Читаем Полимат. История универсальных людей от Леонардо да Винчи до Сьюзен Сонтаг полностью

Изобилие книг было не единственной причиной, по которой ученые ощущали переизбыток того, что нужно знать. Другой причиной было само открытие новых миров, которое, как отмечалось выше, было стимулом к познанию. Возможно, притягательность этих новых знаний и вдохновляла ученых на расширение своего кругозора, но оборотной стороной «приумножения наук», как замечательно описал этот процесс Фрэнсис Бэкон, было то, что мы сейчас называем информационной тревожностью. Открытия совершались слишком быстро, чтобы человек мог их переварить. Шесть тысяч растений, описанных Каспаром Боэном в 1623 году, к 1682 году умножились до восемнадцати тысяч, описанных Джоном Реем[277]. Возможно даже, что мы помним XVII столетие как золотой век полиматов именно потому, что последующим поколениям было уже труднее соответствовать идеалам универсальной учености.

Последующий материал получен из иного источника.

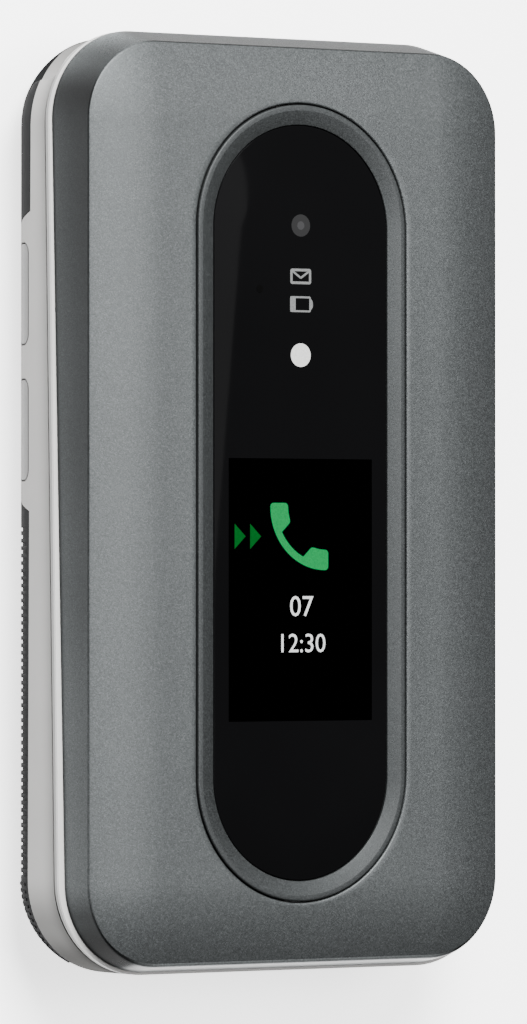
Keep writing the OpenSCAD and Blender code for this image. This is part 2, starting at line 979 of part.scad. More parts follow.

Задача состояла в том, чтобы встроить новую информацию в интеллектуальные системы, как старые, так и новые, таким образом, чтобы эти системы не рассыпались на части[278]. К середине XVII века некоторые ученые уже осознавали серьезность проблемы фрагментации.

Фрагментация

Распространение в XVII веке новых слов, таких как «полимат», не всегда было хорошим признаком. В самом деле, возросшая частота употребления термина скорее указывала на растущее осознание проблемы. В пьесе «Псевдофилософ» (Philosophaster, 1606) Роберт Бёртон противопоставил настоящего ученого, Полиматеса, тщеславному Полипрагматикусу, который, подобно древнегреческим софистам, считал себя «всезнающим».

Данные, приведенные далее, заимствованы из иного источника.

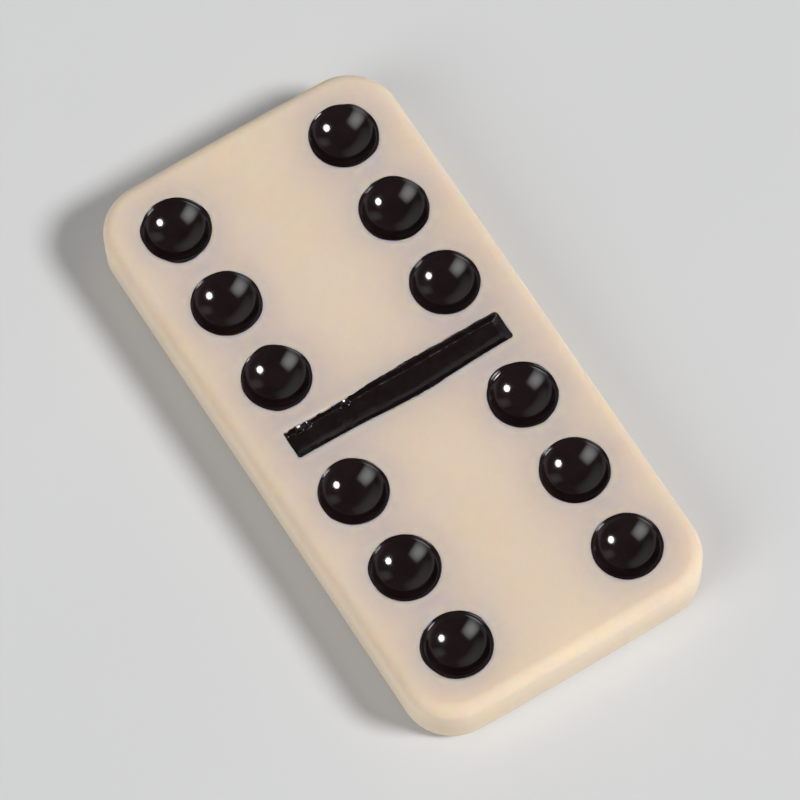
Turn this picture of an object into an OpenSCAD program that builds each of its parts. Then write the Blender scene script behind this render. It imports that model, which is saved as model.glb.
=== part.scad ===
// Double-six domino tile: one moulded resin block with twelve dimples and a divider groove
// in its face, and a cured enamel fill seated in each of them.
// The tile lies on its back. +Z is the face normal, +Y runs along the tile, +X across it,
// and the origin is under the tile's middle, on the surface that it lies on.

/* [Tile block] */
// Length of the tile
tile_l = 50; // [48:0.5:60]
// Width of the tile
tile_w = 25; // [24:0.5:30]
// Thickness of the tile
tile_t = 5; // [4:0.25:12]
// Radius of the four upright corners, seen from above
corner_r = 4; // [2:0.1:5]
// Radius of the rounded edges round the face and round the back
edge_r = 1; // [0.4:0.1:1.2]

/* [Pip layout] */
// Distance between the two columns of pips
column_gap = 14.7; // [13:0.1:16]
// Distance from one pip to the next in a column
pip_pitch = 7.2; // [6.6:0.1:7.4]
// Distance from the middle of the tile to the middle pip of each half
half_centre = 12.65; // [12.2:0.05:13]

/* [Pip shape] */
// Diameter of a dimple at the face
pip_d = 5.3; // [4:0.1:5.6]
// Depth of a dimple in the bare block
dimple_depth = 1.6; // [1:0.05:2]
// Thickness of the enamel at the bottom of a dimple
pip_enamel_t = 0.3; // [0.2:0.05:0.4]
// Drop from the face to the enamel's rim
rim_drop = 0.06; // [0.02:0.01:0.1]
// Width of the enamel's flat rim
rim_w = 0.12; // [0.05:0.01:0.2]

/* [Divider bar] */
// Length of the groove
bar_l = 18.6; // [14:0.1:20]
// Width of the groove
bar_w = 2.6; // [1.5:0.1:3]
// Depth of the groove in the bare block
groove_depth = 0.9; // [0.6:0.05:1.2]
// Thickness of the enamel on the groove's floor
bar_floor_t = 0.3; // [0.2:0.05:0.4]
// Thickness of the enamel on the groove's walls
bar_wall_t = 0.15; // [0.1:0.01:0.25]

/* [Hidden] */
$fn = 96;
overcut = 1;
section_l = tile_l - 2 * corner_r;
section_w = tile_w - 2 * corner_r;
column_x = column_gap / 2;

// A pip is [name, x, y]: the name says its half, its column and its place, counted from the bar
PIPS = [
    for (half = [["upper", 1], ["lower", -1]])
        for (column = [["left", -1], ["right", 1]])
            for (place = [["inner", -1], ["middle", 0], ["outer", 1]])
                [
                    str("pip_", half[0], "_", column[0], "_", place[0]),
                    column[1] * column_x,
                    half[1] * (half_centre + place[1] * pip_pitch)
                ]
];

// Radius of the sphere whose cap has this radius at its opening and this depth
function cap_sphere_r(opening_r, depth) = (opening_r * opening_r + depth * depth) / (2 * depth);

// Radius of a circle on a sphere, at this height above the sphere's lowest point
function ring_r(sphere_r, height) = sqrt(height * (2 * sphere_r - height));

// Upright cross-section of the block: a rectangle of this width with rounded edges
module block_section(width) {
    flat_w = width - 2 * edge_r;
    union() {
        translate([-width / 2, edge_r]) square([width, tile_t - 2 * edge_r]);
        translate([-flat_w / 2, 0]) square([flat_w, tile_t]);
        for (x = [-flat_w / 2, flat_w / 2], y = [edge_r, tile_t - edge_r])
            translate([x, y]) circle(r = edge_r);
    }
}

// One round corner of the block: the cross-section's outer half, turned about the corner's axis
module block_corner() {
    rotate_extrude()
        intersection() {
            block_section(2 * corner_r);
            square([corner_r, tile_t]);
        }
}

// The block before its dimples and groove are cut
module plain_block() {
    union() {
        translate([0, section_l / 2, 0])
            rotate([90, 0, 0]) linear_extrude(section_l) block_section(tile_w);
        translate([-section_w / 2, 0, 0])
            rotate([90, 0, 90]) linear_extrude(section_w) block_section(tile_l);
        for (x = [-section_w / 2, section_w / 2], y = [-section_l / 2, section_l / 2])
            translate([x, y, 0]) block_corner();
    }
}

// The ball that a dimple is the print of, placed about the dimple's middle on the face
module dimple_ball() {
    ball_r = cap_sphere_r(pip_d / 2, dimple_depth);
    translate([0, 0, tile_t - dimple_depth + ball_r]) sphere(r = ball_r);
}

// The moulded block, with a dimple under each pip and a groove under the bar
module tile_block() {
    color("#e1cbb0")
        difference() {
            plain_block();
            for (pip = PIPS) translate([pip[1], pip[2], 0]) dimple_ball();
            translate([-bar_l / 2, -bar_w / 2, tile_t - groove_depth])
                cube([bar_l, bar_w, groove_depth + overcut]);
        }
}

// The enamel in one dimple: a thin bowl, thickest at its bottom, with a narrow flat rim
module pip_enamel() {
    ball_r = cap_sphere_r(pip_d / 2, dimple_depth);
    rim_height = dimple_depth - rim_drop;
    hollow_r = ring_r(ball_r, rim_height) - rim_w;
    hollow_ball_r = cap_sphere_r(hollow_r, rim_height - pip_enamel_t);
    floor_z = tile_t - dimple_depth;
    color("#17151a")
        difference() {
            intersection() {
                dimple_ball();
                translate([0, 0, floor_z - overcut]) cylinder(d = pip_d + 2, h = rim_height + overcut);
            }
            translate([0, 0, floor_z + pip_enamel_t + hollow_ball_r]) sphere(r = hollow_ball_r);
        }
}

// The enamel in the groove: a shallow tray with square corners
module divider_bar() {
    floor_z = tile_t - groove_depth;
    color("#1c191b")
        difference() {
            translate([-bar_l / 2, -bar_w / 2, floor_z])
                cube([bar_l, bar_w, groove_depth - rim_drop]);
            translate([-bar_l / 2 + bar_wall_t, -bar_w / 2 + bar_wall_t, floor_z + bar_floor_t])
                cube([bar_l - 2 * bar_wall_t, bar_w - 2 * bar_wall_t, groove_depth]);
        }
}

tile_block();
divider_bar();
for (pip = PIPS)
    translate([pip[1], pip[2], 0]) pip_enamel();
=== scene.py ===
"""Looks of the double-six domino tile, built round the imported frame.

The moulded block, the enamel in its twelve dimples and the enamel bar in its groove are each one
closed mesh. Lengths are in metres, in the frame's own axes: +Z out of the face, +Y along the tile.
"""

import math

import bmesh
import bpy
import numpy as np
from mathutils import Matrix, Vector, noise
from mathutils.geometry import delaunay_2d_cdt


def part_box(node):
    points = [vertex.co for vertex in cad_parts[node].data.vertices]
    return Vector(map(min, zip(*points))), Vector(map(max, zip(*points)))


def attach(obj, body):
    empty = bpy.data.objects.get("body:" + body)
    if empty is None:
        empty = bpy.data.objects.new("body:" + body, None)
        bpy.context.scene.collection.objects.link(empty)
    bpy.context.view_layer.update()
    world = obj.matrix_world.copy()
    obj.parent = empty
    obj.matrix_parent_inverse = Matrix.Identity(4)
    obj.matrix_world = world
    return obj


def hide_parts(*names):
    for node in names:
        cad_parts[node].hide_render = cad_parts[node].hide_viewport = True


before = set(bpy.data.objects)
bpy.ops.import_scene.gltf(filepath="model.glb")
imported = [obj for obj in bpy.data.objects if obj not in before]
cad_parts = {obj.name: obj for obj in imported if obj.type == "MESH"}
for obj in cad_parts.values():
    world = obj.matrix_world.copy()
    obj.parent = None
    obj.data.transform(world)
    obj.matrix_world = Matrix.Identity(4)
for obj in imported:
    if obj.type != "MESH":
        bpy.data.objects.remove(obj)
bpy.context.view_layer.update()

MM = 0.001

# ---------------------------------------------------------------- sizes, from the frame
block_low, block_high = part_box("tile_block")
half_width = block_high.x
half_length = block_high.y
top = block_high.z
corner_radius = 4.0 * MM
edge_radius = 1.0 * MM

PIP_NAMES = sorted(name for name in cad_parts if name.startswith("pip_"))
PIP_CENTRES = {}
for pip_name in PIP_NAMES:
    pip_low, pip_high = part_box(pip_name)
    PIP_CENTRES[pip_name] = Vector(((pip_low.x + pip_high.x) / 2, (pip_low.y + pip_high.y) / 2))

bar_low, bar_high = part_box("divider_bar")
bar_half_length = bar_high.x
bar_half_width = bar_high.y
groove_depth = top - bar_low.z
rim_drop = top - bar_high.z

# Face, a little under the box's top, so that enamel that has run over a rim stays inside the box
face_z = top - 0.02 * MM

# Drop of the face towards its edges, bow of the ends, reach of the rings round the roll, wall draft
crown_drop = 0.045 * MM
crown_reach = 4.0 * MM
bow = 0.12 * MM
roll_reach = 2.2 * MM
wall_draft = 0.05 * MM

# Dimples, all of one shape, the enamel in them, and how far the grey painted shade round it reaches
dimple_depth = top - pip_low.z
dimple_radius = 2.65 * MM
dimple_sphere = (dimple_radius**2 + dimple_depth**2) / (2 * dimple_depth)
dimple_lip = 0.09 * MM
bowl_sphere = 3.13 * MM
bowl_depth = 1.3 * MM
seat_gap = 0.003 * MM
film_thickness = 0.014 * MM
painted_shade_reach = 1.6 * MM

# Groove, a little off the middle, with its lower side drawn in towards both ends
groove_shift = 0.03 * MM
groove_bow = 0.26 * MM
groove_lip = 0.11 * MM
groove_corner = 0.20 * MM
groove_draft = 0.10 * MM
bar_floor = 0.30 * MM

RING_STEPS = 112
TAU = 2 * math.pi

# Colour of the light at the horizon, where the floor meets the world
HORIZON = (0.62, 0.625, 0.63)


# ---------------------------------------------------------------- small helpers
def wave(x, y, size, seed):
    """Smooth noise between about -1 and 1, with bumps about this size."""
    return noise.noise(Vector((x / size + 13.7 * seed, y / size - 7.3 * seed, 3.1 * seed)))


def smooth_step(value):
    value = min(max(value, 0.0), 1.0)
    return value * value * (3 - 2 * value)


def hump(value, middle, width):
    """A bell from 0 far away to 1 in its middle."""
    return math.exp(-(((value - middle) / width) ** 2))


def soft_max(a, b, blend):
    """The larger of two lengths, with the crossing rounded over about this length."""
    return (a + b + math.sqrt((a - b) ** 2 + blend * blend)) / 2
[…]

Наиболее известный анализ этой проблемы содержится в двух вышеупомянутых трактатах – «Полиматии» (Polymathia, 1603) Иоганна фон Вовериуса и «Полигисторе» (Polyhistor, 1688) Даниэля Морхофа[279]. Вовериус и Морхоф представляют полиматию как интерес к связям между разными дисциплинами, scientiarum cognatio et consiliatio[280]. Некоторым полиматам XVII века казалось, что эти связи подвергаются риску разрушения. Оглядываясь назад, на энциклопедию Альстеда, мы можем увидеть в ней попытку не столько выразить, сколько восстановить единство знания в то время, когда оно оказалось под угрозой. Ученик Альстеда Ян Коменский был обеспокоен тем, что он назвал «разрыванием наук на части» (scientiarum laceratio)[281]. Он сетовал образным языком, что «метафизики поют для самих себя, натурфилософы скандируют оды самим себе, астрономы танцуют сами с собой, философы, занимающиеся этикой, пишут свои законы для себя, политики закладывают свои основы, математики празднуют свои триумфы, а теологи правят ради собственной выгоды»[282].

«Все – из частиц, а целого не стало»[283]. Осознание интеллектуальной фрагментации и страх перед ней наглядно отображены в поэме «Анатомия мира» (An Anatomy of the World, 1611) Джона Донна[284]. Ученые выражали сходные опасения. Полимат Джон Селден отмечал, что разные области знаний оторвались друг от друга, хотя, как показывал его собственный путь в науках, «каждая из них настолько связана с другими, что не только часто прибегает к помощи соседней, но и, через нее, к помощи тех, о которых не знает»[285]. В свою очередь, пуританский богослов Ричард Бакстер сетовал: «Мы делим искусства и науки на части согласно узости наших способностей и не настолько универсально мудры (pansophical), чтобы увидеть целое (uno intuitu[286]. Конечно, есть риск вырвать эту ремарку из контекста. Бакстер говорил о способностях человека, противопоставляя «нас» Богу и, возможно, ангелам. В то же время момент появления этого комментария, середина XVII века, определенно показателен, как и отсылка к пансофии, движению, которое следует – наряду со всем прочим – интерпретировать как ответ на фрагментацию.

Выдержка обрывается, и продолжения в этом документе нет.